── Entries shown ──
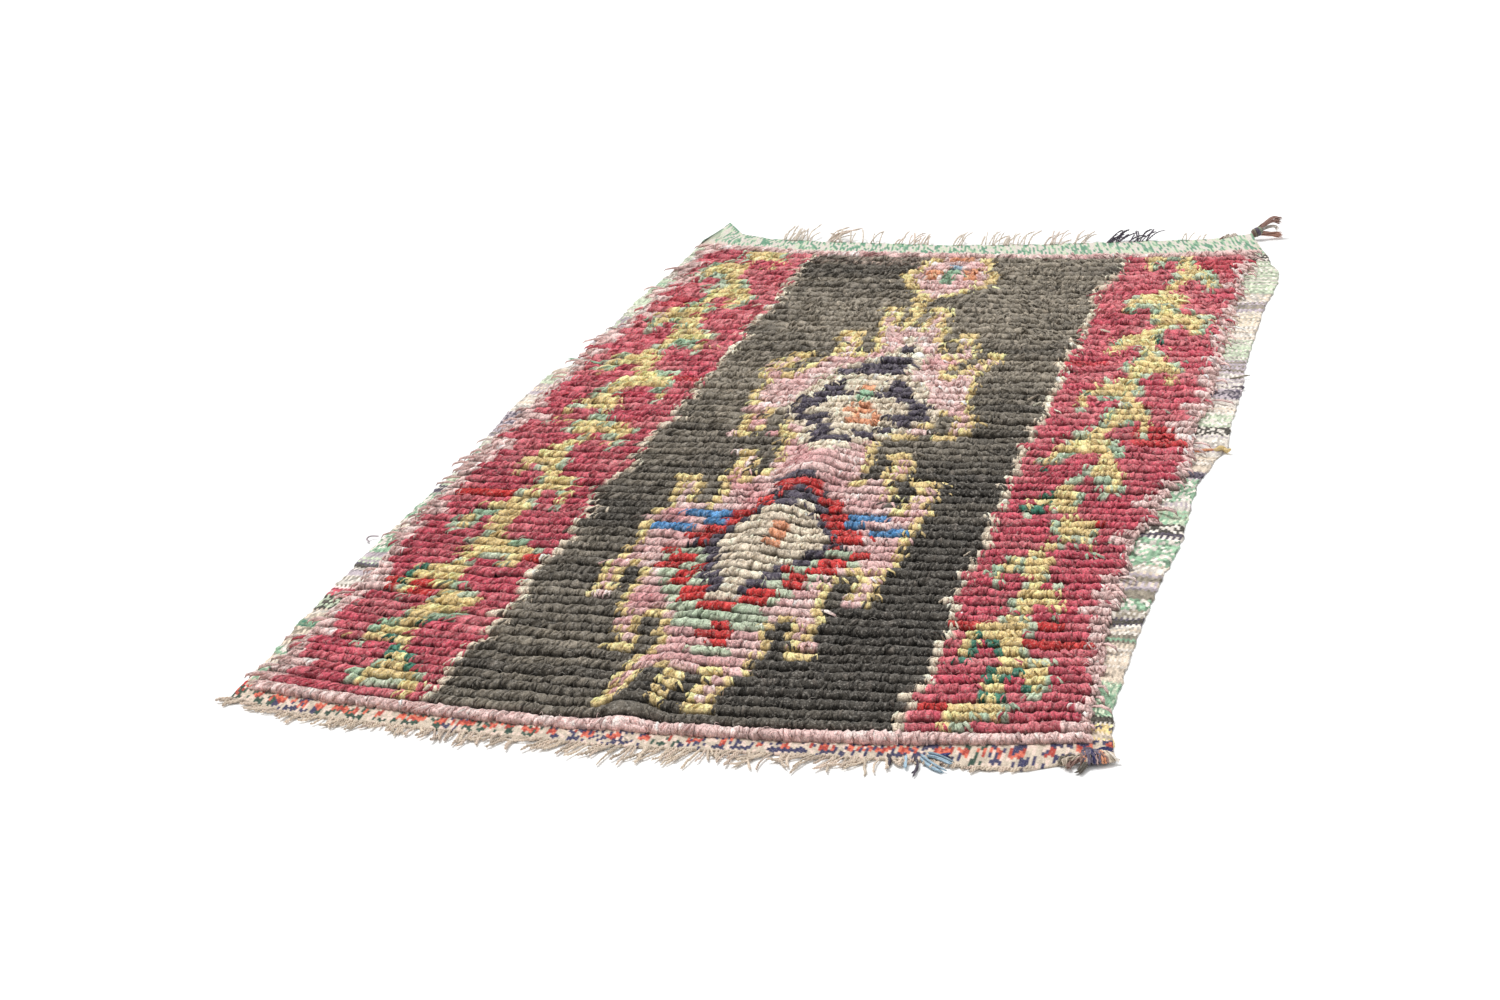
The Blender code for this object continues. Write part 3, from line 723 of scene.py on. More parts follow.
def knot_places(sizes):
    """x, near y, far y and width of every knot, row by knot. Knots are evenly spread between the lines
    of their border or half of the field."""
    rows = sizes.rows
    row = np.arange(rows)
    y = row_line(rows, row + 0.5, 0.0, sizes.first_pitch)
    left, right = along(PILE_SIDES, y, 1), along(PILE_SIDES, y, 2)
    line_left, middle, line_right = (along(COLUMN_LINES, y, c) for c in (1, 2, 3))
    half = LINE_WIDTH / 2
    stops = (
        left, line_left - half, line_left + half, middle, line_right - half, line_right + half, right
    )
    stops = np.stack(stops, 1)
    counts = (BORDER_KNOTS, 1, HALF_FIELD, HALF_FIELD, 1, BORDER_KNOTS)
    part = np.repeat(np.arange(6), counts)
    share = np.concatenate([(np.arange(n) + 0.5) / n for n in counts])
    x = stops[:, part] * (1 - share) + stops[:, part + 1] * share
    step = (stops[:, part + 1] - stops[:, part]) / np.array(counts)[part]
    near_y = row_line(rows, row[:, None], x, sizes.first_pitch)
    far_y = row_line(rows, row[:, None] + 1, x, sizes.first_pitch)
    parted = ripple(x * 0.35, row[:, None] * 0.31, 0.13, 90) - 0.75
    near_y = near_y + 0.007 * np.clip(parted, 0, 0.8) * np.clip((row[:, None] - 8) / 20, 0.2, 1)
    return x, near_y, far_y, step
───
── Entries shown ──
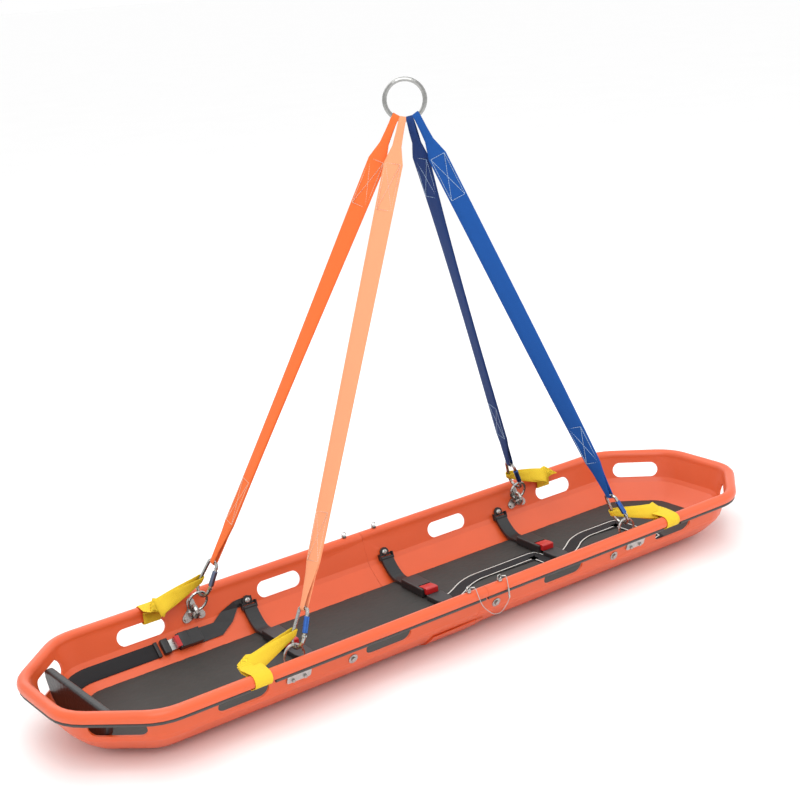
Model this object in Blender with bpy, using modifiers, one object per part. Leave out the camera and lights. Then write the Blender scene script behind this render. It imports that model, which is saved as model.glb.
───
Work to be completed: In the material above, show every line where the word "this" turns up.

In response:
The Blender code for this object continues. Write part 3, from line 723 of scene.py on. More parts follow.
Model this object in Blender with bpy, using modifiers, one object per part. Leave out the camera and lights. Then write the Blender scene script behind this render. It imports that model, which is saved as model.glb.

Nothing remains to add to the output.